- Autographed photo
- Born: 13 October 1900 Handsworth, Sheffield, West Riding of Yorkshire, England
- Died: 27 September 1959 (aged 58) Oxfordshire, England
- Resting place: Golders Green Crematorium
- Other name: Helena Marie Pickard
- Occupation: Actress
- Years active: 1924–1959 (film)
- Spouses: ; Cedric Hardwicke ​ ​(m. 1927; div. 1950)​ ; Herbert Rothbarth ​ ​(m. 1956)​
- Children: Edward Hardwicke
- Relatives: Percy Charles Pickard (brother)

= Helena Pickard =

British actress (1900–1959)

Helena Pickard (13 October 1900 – 27 September 1959) was a British stage, film and television actress.

==Career==

Pickard was a prominent character actress in West End plays such as When We Are Married and Flare Path and also appeared on Broadway. She made her screen debut in the 1924 silent film The Clicking of Cuthbert. She played the female lead in the 1931 comedy Splinters in the Navy but mostly appeared in supporting roles.

While working in the United States she appeared in two Hollywood productions before returning to Britain. During her later career she appeared occasionally on television in series including The Four Just Men, Dr Jekyll and Mr Hyde and Vanity Fair, and in the BBC radio series Saturday Night Theatre.

==Personal life==
Pickard was the sister of Group Captain Percy Charles Pickard, RAF, who died during the Second World War while leading the air raid on Amiens Prison in Operation Jericho on 18 February 1944.
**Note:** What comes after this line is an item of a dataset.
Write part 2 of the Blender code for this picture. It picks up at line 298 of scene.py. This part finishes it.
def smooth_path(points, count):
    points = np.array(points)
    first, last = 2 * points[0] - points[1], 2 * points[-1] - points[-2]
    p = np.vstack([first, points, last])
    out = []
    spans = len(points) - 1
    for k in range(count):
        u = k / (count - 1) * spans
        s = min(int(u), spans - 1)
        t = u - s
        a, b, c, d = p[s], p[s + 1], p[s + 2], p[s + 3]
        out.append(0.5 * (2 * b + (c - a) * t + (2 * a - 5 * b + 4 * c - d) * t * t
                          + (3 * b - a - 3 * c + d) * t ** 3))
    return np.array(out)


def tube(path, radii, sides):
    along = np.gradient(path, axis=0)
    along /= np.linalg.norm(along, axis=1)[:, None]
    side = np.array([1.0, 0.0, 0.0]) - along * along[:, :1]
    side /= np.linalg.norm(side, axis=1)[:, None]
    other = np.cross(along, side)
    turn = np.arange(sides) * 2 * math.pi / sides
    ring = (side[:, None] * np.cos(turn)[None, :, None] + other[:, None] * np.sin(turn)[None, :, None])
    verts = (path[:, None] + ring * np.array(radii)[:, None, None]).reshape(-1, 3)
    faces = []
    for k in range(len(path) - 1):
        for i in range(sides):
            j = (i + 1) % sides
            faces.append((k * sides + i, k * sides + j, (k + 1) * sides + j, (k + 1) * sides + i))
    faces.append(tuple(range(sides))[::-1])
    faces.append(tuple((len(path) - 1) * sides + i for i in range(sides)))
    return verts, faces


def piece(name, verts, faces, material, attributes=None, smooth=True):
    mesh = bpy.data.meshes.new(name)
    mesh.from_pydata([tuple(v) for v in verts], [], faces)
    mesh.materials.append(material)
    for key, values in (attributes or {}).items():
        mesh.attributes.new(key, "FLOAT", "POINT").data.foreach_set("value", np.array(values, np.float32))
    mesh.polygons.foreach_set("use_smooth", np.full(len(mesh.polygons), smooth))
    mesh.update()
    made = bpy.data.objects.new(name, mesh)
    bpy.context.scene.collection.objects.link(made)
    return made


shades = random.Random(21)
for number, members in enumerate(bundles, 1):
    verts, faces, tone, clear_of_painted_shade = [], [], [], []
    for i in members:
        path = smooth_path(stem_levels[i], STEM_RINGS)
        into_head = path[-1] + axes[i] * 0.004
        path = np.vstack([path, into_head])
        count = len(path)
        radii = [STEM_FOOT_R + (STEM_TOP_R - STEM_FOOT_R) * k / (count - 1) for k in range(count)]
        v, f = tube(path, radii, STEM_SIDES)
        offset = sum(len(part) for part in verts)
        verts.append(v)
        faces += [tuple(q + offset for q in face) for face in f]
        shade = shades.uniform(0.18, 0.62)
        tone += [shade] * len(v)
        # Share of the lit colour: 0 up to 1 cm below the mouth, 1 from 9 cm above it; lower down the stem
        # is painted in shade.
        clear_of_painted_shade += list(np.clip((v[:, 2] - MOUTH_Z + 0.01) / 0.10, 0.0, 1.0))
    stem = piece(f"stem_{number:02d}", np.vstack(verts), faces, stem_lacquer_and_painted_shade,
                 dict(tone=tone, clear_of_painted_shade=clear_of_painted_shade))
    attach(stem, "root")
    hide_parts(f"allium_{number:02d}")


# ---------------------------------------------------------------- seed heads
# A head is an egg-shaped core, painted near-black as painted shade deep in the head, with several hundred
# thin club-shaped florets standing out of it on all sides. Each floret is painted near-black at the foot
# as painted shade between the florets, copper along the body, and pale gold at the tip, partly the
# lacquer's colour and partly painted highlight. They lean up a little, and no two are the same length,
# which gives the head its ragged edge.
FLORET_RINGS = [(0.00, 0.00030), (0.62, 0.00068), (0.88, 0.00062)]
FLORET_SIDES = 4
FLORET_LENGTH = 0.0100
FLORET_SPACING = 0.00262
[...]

She was married to the celebrated actor Cedric Hardwicke, with whom she had a son, Edward Hardwicke, who also became an actor. Later, after divorcing Hardwicke, she married the financier Herbert Rothbarth. She died in 1959 from an overdose of sleeping pills, with her remains handled at Golders Green Crematorium.

==Filmography==

| Year | Title | Role | Notes |
|---|---|---|---|
| 1924 | The Clicking of Cuthbert | Adeline | Short |
| 1930 | Lord Richard in the Pantry |  | Uncredited |
| 1931 | Splinters in the Navy | Lottie |  |
| 1934 | Music Hall | Lou |  |
| 1934 | Nell Gwyn | Mrs. Pepys |  |
| 1937 | Limelight | Pixie |  |
| 1940 | Let George Do It! | Oscar's Wife |  |
| 1940 | Saloon Bar | Mrs. Dorothy Small |  |
| 1943 | Forever and a Day | Trimble Maid |  |
| 1944 | The Lodger | Annie Rowley / Katie in Opening Sequence |  |
| 1947 | The Turners of Prospect Road | Lil Turner |  |
| 1949 | Miss Pilgrim's Progress | Mrs. Jenkins |  |
| 1951 | The Lady with a Lamp | Queen Victoria |  |
| 1954 | The Love Lottery | Sally's Mother |  |
| 1955 | Make Me an Offer | Lady On Train |  |
| 1956 | Doublecross | Mrs. Ernest |  |

==Bibliography==
- Rubinstein, William D. The Palgrave Dictionary of Anglo-Jewish History. Palgrave Macmillan, 2011. ISBN 978-0-230-30466-6.